● **WORK REQUIRED**:
Look below for the line containing "Continue the FreeCAD"; from there through the line containing "(bell_inset + cell.bell_rib_depth, cell.bell_rib_low, rib_top))", both lines included, please set down each line exactly and nothing else.
━━━━━━━━
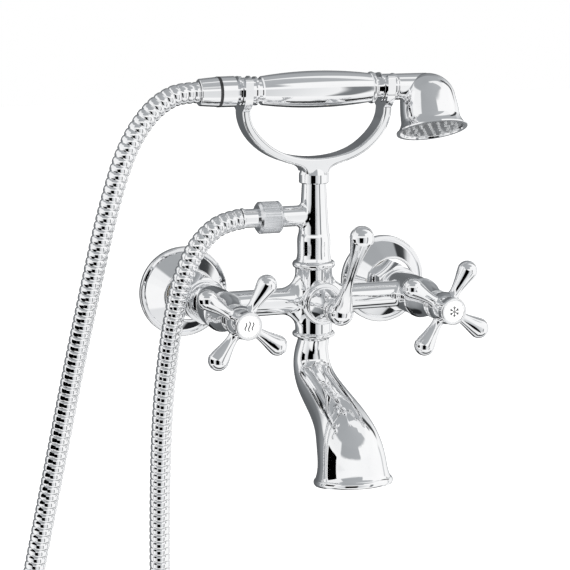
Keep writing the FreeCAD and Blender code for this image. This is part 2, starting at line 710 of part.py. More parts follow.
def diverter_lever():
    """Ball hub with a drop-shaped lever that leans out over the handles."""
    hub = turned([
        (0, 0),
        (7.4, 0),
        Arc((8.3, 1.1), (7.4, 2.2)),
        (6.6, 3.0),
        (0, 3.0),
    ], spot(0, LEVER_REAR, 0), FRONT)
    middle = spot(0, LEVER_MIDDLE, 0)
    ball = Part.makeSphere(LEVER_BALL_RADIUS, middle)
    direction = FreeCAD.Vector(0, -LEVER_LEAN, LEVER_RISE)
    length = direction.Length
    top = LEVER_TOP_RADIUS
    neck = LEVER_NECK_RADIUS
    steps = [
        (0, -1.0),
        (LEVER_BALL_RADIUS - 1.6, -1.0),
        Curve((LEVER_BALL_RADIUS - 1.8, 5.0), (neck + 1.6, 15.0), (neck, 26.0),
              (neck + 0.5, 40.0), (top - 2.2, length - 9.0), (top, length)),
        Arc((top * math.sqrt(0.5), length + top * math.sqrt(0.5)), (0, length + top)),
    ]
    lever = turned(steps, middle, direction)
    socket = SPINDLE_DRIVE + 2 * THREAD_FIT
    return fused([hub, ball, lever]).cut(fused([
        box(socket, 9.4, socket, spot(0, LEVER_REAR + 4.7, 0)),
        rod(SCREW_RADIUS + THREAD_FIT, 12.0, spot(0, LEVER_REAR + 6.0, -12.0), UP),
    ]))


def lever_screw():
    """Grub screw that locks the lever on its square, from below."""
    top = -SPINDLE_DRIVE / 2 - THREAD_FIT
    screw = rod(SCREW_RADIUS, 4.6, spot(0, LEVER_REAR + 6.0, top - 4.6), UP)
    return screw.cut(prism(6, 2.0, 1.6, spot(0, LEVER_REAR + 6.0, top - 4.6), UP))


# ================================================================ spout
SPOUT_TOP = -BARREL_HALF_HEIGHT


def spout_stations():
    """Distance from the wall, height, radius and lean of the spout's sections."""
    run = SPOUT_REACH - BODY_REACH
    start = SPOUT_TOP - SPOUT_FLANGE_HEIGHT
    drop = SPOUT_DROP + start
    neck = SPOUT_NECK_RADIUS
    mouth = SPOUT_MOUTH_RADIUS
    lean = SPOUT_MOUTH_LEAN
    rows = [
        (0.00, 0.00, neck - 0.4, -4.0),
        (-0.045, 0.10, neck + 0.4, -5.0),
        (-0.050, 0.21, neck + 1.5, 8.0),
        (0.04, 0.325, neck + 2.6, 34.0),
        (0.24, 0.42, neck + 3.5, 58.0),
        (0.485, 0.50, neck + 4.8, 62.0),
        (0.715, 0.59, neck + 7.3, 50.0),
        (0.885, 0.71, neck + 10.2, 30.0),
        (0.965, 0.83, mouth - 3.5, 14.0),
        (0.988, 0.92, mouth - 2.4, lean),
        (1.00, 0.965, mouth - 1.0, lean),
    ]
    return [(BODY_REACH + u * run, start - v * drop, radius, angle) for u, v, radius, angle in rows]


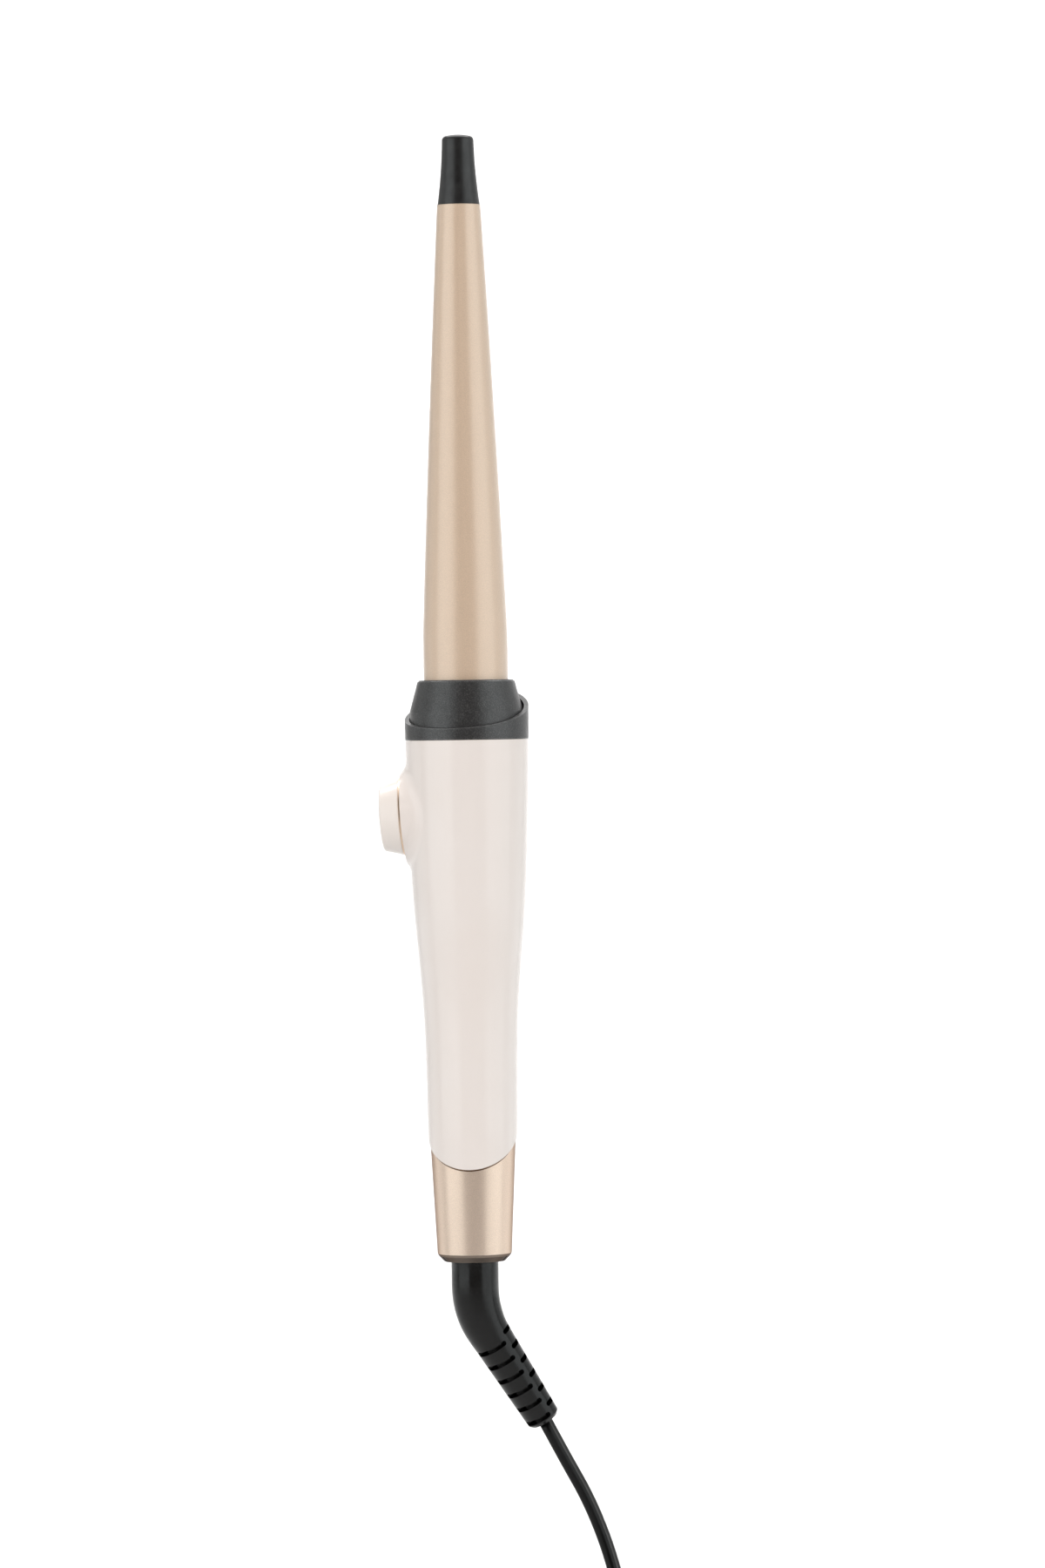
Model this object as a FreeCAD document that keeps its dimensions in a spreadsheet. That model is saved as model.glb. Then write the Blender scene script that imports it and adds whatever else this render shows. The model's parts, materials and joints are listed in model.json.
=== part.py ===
━━━━━━━━
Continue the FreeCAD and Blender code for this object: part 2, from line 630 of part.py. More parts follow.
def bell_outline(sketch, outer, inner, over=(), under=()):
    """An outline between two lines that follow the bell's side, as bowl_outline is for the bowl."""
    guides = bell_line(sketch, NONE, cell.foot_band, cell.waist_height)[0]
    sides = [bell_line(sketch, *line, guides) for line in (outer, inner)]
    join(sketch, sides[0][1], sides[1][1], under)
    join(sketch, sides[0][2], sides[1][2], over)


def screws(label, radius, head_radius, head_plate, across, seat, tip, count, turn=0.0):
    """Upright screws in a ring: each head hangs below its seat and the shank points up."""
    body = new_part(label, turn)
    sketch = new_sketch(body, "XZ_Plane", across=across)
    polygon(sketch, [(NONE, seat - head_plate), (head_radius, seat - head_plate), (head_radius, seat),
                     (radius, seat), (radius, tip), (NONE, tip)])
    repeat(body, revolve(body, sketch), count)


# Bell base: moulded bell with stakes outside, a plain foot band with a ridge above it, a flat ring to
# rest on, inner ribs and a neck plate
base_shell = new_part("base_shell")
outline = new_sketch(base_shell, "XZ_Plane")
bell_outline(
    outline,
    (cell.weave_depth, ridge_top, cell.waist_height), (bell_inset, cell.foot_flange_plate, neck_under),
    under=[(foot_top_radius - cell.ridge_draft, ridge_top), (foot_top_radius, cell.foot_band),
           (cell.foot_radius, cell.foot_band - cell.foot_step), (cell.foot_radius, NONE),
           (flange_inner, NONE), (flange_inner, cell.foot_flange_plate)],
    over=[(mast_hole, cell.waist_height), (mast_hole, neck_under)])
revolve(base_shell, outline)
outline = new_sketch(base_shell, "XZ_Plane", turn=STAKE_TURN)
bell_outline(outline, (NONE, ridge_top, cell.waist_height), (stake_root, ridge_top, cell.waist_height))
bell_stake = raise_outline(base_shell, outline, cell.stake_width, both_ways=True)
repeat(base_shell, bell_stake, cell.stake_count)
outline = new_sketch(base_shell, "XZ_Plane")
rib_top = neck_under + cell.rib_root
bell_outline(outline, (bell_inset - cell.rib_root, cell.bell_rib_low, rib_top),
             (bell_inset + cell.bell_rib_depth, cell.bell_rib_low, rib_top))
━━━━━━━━
● **SOLUTION BELOW**:
Continue the FreeCAD and Blender code for this object: part 2, from line 630 of part.py. More parts follow.
def bell_outline(sketch, outer, inner, over=(), under=()):
    """An outline between two lines that follow the bell's side, as bowl_outline is for the bowl."""
    guides = bell_line(sketch, NONE, cell.foot_band, cell.waist_height)[0]
    sides = [bell_line(sketch, *line, guides) for line in (outer, inner)]
    join(sketch, sides[0][1], sides[1][1], under)
    join(sketch, sides[0][2], sides[1][2], over)


def screws(label, radius, head_radius, head_plate, across, seat, tip, count, turn=0.0):
    """Upright screws in a ring: each head hangs below its seat and the shank points up."""
    body = new_part(label, turn)
    sketch = new_sketch(body, "XZ_Plane", across=across)
    polygon(sketch, [(NONE, seat - head_plate), (head_radius, seat - head_plate), (head_radius, seat),
                     (radius, seat), (radius, tip), (NONE, tip)])
    repeat(body, revolve(body, sketch), count)


# Bell base: moulded bell with stakes outside, a plain foot band with a ridge above it, a flat ring to
# rest on, inner ribs and a neck plate
base_shell = new_part("base_shell")
outline = new_sketch(base_shell, "XZ_Plane")
bell_outline(
    outline,
    (cell.weave_depth, ridge_top, cell.waist_height), (bell_inset, cell.foot_flange_plate, neck_under),
    under=[(foot_top_radius - cell.ridge_draft, ridge_top), (foot_top_radius, cell.foot_band),
           (cell.foot_radius, cell.foot_band - cell.foot_step), (cell.foot_radius, NONE),
           (flange_inner, NONE), (flange_inner, cell.foot_flange_plate)],
    over=[(mast_hole, cell.waist_height), (mast_hole, neck_under)])
revolve(base_shell, outline)
outline = new_sketch(base_shell, "XZ_Plane", turn=STAKE_TURN)
bell_outline(outline, (NONE, ridge_top, cell.waist_height), (stake_root, ridge_top, cell.waist_height))
bell_stake = raise_outline(base_shell, outline, cell.stake_width, both_ways=True)
repeat(base_shell, bell_stake, cell.stake_count)
outline = new_sketch(base_shell, "XZ_Plane")
rib_top = neck_under + cell.rib_root
bell_outline(outline, (bell_inset - cell.rib_root, cell.bell_rib_low, rib_top),
             (bell_inset + cell.bell_rib_depth, cell.bell_rib_low, rib_top))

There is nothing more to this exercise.